Free motion quilting means to move the quilt under the needle yourself rather than the machine moving the fabric under the needle – you move it ‘free of the machine’.

This is much more difficult than it appears in videos. Many quilts done with free motion quilts are done on long arm machines rather than a regular household sewing machine. This doesn’t mean it is impossible, just that you will want to practice before you charge ahead on your quilt.

To do free motion quilting you drop or cover your feed dogs (see this post is you don’t know what a feed dog is), and use a special foot that hops up and down with every stitch. This allows you to move the fabric in all directions while still holding the fabric down enough to allow the needle to come up. These feet are often called free motion, darning or hopping feet. They are often circles like the one below, but some are open on one side of the circle for visibility.

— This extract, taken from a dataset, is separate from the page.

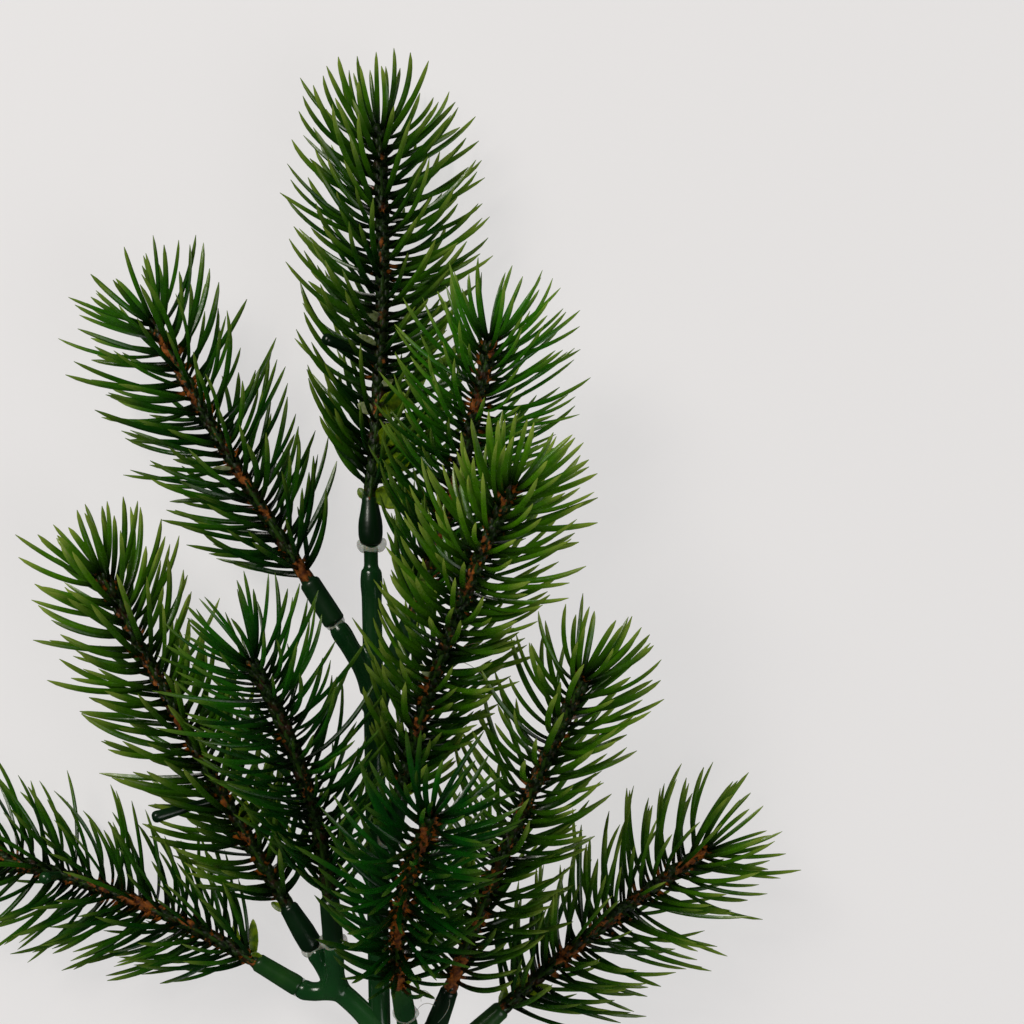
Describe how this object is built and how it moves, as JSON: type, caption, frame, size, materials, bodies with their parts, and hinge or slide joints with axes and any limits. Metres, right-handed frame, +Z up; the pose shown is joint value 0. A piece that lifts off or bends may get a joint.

Free motion or hopping foot for quilting

Binding

The very last step of the quilting process is to put the binding on around the edge of the quilt. If you’ve heard the term ‘hand finished’ binding you may think that you don’t use the sewing machine at all to do the binding. But actually hand finishing just refers to the second step of binding a quilt.

To bind a quilt you first sew the binding to one side of the quilt (usually the front) and then fold the binding back around the edge and sew it to the other side of the quilt.

In hand finished binding a sewing machine is used to sew it to the front of the quilt, and then hand stitching is used to sew it to the back. But you can also use your machine to do this second step as well.

When sewing the binding to the quilt, you again will be sewing through many layers, so a walking foot is necessary to avoid tucks and gathers.

Use a walking foot to sew on quilt binding
Use a walking foot to sew binding on your quilt

Which presser feet will you use for making a quilt?

  • Walking foot – for binding and quilting – absolutely necessary!
  • Piecing or 1/4 inch foot – helpful
  • Free motion foot – only when you are ready to try free motion quilting.